- Task to complete -
From the line with "bpy.data.objects.remove(obj)" down to the final line of the material below, quote every line exactly and leave out all lines before it.
***** Data extract
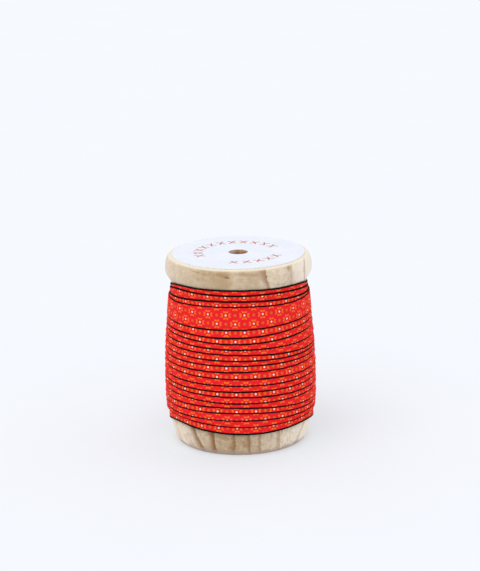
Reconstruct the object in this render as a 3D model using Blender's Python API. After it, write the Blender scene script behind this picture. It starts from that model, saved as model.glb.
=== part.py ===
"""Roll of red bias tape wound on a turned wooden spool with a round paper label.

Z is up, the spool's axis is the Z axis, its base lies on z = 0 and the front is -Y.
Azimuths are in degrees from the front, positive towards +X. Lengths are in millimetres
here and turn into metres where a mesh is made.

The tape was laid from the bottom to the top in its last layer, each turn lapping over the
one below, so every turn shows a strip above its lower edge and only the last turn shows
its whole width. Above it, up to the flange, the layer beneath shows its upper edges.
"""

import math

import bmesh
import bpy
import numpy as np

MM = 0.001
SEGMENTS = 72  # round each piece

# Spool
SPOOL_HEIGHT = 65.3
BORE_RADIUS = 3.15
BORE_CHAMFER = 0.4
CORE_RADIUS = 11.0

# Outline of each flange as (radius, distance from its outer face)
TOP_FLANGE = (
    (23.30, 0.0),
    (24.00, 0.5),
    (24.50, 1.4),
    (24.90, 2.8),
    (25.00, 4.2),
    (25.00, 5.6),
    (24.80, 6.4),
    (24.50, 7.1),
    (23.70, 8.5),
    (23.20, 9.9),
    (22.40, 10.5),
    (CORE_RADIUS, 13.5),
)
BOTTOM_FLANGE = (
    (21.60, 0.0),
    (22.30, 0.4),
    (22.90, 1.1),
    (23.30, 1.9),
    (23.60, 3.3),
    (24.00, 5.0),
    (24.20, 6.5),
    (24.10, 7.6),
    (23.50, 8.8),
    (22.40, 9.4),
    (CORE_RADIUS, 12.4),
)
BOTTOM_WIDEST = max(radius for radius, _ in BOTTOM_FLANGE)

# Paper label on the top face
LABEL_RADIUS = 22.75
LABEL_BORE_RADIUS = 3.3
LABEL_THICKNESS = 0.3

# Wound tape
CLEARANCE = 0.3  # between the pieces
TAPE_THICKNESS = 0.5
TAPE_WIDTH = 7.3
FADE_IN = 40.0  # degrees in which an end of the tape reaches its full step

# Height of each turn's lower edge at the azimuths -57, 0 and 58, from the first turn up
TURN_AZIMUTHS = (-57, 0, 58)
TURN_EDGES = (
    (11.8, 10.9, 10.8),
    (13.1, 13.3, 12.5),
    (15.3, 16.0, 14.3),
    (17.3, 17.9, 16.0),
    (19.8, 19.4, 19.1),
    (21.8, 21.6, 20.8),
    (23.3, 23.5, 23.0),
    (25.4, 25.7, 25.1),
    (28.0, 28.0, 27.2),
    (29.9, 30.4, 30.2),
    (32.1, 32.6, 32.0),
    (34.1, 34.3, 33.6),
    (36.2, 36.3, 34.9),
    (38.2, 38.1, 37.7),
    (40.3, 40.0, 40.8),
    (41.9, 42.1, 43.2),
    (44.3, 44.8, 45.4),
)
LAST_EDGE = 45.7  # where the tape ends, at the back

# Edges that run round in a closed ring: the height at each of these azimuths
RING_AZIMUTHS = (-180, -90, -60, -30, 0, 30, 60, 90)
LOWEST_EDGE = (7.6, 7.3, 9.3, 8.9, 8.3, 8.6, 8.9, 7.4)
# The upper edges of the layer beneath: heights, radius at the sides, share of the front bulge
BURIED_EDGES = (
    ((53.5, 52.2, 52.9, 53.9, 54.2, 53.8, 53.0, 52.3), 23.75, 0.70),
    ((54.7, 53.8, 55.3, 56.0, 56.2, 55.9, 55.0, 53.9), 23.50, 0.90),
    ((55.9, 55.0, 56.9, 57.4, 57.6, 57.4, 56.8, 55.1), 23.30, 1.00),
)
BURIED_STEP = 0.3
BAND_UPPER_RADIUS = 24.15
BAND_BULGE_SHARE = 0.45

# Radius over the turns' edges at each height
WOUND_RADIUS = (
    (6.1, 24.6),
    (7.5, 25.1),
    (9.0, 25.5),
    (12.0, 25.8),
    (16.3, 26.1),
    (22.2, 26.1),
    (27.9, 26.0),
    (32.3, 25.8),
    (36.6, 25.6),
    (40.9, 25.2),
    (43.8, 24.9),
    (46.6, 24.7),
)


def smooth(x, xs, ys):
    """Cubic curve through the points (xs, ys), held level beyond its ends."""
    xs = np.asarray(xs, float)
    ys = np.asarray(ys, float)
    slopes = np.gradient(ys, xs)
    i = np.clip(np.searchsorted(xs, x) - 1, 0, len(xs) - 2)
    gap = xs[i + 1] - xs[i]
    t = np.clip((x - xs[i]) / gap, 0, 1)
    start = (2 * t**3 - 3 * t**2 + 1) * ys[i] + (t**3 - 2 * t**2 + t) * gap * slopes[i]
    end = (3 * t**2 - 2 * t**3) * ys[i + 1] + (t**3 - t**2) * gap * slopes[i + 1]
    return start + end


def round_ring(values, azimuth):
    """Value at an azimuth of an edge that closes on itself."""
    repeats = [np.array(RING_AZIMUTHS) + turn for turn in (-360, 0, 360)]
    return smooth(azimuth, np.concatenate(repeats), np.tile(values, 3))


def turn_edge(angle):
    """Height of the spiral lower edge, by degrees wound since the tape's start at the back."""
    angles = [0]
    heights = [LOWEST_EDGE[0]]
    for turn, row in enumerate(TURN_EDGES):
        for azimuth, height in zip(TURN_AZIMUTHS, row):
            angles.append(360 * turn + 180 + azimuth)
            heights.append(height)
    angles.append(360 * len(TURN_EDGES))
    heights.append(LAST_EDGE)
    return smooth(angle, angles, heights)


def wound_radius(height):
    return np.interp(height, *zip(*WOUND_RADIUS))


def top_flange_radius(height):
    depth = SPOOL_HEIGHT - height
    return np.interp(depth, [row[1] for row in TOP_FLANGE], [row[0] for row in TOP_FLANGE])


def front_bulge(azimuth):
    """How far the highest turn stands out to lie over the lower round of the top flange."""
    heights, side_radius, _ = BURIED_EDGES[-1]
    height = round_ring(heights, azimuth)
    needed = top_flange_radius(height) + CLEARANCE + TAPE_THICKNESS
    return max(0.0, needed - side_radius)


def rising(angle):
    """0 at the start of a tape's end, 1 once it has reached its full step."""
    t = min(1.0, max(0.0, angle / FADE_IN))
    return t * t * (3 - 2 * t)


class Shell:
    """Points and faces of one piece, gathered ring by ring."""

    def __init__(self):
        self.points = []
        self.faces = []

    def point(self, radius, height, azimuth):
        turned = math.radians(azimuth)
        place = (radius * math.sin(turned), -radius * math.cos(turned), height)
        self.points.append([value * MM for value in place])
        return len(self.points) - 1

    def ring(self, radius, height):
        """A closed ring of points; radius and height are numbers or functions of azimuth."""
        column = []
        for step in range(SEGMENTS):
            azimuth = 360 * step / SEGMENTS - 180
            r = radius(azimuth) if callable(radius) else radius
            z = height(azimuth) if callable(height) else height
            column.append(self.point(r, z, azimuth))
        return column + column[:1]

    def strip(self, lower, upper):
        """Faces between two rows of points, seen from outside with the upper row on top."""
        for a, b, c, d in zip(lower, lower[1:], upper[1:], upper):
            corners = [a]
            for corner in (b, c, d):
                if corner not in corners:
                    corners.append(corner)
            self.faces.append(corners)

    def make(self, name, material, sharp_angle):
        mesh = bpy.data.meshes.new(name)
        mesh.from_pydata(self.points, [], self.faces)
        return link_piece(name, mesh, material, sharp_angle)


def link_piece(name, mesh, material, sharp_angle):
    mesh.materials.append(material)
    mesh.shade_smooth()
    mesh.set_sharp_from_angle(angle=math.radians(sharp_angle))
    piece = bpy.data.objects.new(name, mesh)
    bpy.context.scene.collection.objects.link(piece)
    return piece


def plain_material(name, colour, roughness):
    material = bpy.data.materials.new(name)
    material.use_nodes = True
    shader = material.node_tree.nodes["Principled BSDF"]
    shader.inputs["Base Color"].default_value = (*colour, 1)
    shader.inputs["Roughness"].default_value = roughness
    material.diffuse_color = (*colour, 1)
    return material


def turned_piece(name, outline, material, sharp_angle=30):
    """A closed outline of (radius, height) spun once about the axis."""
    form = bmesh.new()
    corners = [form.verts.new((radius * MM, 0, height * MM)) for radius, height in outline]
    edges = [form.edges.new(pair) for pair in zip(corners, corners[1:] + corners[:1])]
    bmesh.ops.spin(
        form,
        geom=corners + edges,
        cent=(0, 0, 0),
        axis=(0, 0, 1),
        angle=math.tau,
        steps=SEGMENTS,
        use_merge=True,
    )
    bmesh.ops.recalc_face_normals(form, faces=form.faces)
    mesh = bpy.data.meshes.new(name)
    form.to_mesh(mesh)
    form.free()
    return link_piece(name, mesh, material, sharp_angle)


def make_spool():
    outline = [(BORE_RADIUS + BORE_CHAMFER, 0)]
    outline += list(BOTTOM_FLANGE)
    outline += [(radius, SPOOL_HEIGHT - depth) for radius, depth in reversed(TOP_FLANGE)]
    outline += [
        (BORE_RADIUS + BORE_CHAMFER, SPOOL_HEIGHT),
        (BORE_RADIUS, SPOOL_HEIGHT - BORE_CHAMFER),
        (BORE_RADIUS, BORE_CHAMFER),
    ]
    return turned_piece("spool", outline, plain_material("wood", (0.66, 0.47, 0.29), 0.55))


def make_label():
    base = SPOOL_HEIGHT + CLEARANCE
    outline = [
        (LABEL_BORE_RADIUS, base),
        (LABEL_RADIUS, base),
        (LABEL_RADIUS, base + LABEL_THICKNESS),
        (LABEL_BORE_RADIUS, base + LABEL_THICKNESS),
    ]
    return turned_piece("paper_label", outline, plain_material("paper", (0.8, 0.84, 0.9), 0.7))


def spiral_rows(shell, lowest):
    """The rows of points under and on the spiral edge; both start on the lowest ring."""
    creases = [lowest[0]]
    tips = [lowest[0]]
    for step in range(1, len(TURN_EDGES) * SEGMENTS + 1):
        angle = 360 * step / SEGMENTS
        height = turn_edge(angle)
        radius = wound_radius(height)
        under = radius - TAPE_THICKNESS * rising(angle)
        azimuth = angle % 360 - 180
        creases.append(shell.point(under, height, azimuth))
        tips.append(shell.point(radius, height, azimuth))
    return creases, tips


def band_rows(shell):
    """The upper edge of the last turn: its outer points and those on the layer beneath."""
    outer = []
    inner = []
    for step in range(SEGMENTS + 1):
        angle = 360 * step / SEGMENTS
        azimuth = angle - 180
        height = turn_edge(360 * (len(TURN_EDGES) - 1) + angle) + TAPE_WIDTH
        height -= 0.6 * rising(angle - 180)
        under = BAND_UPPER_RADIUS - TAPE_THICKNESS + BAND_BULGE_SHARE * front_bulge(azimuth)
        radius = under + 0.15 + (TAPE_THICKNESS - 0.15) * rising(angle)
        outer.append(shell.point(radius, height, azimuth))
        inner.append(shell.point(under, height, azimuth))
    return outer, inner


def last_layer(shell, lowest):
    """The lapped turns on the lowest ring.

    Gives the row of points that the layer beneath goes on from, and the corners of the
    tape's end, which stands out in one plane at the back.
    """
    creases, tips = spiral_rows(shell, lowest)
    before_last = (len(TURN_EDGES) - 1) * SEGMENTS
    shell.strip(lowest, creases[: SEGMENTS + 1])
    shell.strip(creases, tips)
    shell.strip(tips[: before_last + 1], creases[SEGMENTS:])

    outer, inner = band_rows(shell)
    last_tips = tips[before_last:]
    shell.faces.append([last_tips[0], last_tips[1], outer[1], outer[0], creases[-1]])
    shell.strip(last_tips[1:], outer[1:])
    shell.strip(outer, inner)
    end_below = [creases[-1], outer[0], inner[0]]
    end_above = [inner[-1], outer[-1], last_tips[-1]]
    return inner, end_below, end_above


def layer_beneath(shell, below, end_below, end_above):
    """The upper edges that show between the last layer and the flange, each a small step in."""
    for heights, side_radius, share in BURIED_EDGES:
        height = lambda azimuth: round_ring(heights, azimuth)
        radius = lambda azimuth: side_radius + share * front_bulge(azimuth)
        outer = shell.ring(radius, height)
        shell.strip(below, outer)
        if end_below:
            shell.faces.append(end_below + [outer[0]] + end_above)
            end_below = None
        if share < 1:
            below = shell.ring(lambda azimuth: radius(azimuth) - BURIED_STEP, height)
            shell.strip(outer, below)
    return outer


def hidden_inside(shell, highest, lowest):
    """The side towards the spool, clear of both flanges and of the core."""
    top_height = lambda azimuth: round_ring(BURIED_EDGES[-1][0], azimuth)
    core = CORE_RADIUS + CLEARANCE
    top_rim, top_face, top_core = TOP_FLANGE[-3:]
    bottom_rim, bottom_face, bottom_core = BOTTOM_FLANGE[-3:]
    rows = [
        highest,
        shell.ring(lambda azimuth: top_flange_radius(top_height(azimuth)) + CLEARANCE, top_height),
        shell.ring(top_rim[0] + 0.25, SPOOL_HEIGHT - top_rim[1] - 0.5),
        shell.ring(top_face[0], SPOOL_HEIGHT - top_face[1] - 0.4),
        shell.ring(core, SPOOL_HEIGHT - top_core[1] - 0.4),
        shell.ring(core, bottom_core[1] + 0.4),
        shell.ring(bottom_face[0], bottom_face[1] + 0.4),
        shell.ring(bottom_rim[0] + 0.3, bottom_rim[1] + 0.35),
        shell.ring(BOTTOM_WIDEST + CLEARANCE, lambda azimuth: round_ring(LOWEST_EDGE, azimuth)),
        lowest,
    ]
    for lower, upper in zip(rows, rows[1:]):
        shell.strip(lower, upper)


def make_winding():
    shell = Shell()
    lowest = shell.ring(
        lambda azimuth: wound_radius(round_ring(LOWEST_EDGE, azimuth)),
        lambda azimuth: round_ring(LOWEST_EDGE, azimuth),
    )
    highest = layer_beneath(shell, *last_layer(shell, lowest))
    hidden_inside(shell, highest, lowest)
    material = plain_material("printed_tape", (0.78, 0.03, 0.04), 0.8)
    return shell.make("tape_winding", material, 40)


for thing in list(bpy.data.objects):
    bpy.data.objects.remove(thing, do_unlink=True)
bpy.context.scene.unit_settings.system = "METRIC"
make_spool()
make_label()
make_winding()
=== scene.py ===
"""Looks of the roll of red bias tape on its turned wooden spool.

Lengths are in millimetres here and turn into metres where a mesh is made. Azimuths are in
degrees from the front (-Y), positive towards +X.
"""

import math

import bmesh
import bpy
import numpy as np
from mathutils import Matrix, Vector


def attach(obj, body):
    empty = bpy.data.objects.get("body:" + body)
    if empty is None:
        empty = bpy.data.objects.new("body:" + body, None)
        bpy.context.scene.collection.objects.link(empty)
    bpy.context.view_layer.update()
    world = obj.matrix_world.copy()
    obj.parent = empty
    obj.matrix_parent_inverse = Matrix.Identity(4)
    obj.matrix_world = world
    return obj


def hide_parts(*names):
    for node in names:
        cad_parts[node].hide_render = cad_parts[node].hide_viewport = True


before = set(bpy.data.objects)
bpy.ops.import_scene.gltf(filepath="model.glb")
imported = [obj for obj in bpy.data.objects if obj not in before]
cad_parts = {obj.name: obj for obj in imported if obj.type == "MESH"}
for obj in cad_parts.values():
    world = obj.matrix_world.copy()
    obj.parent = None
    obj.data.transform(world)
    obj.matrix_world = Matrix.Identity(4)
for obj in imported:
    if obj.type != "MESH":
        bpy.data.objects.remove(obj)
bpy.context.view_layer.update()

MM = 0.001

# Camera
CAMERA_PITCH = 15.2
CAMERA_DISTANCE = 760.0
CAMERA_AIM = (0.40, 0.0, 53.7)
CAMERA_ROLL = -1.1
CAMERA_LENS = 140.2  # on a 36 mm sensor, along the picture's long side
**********
- Expected answer -
        bpy.data.objects.remove(obj)
bpy.context.view_layer.update()

MM = 0.001

# Camera
CAMERA_PITCH = 15.2
CAMERA_DISTANCE = 760.0
CAMERA_AIM = (0.40, 0.0, 53.7)
CAMERA_ROLL = -1.1
CAMERA_LENS = 140.2  # on a 36 mm sensor, along the picture's long side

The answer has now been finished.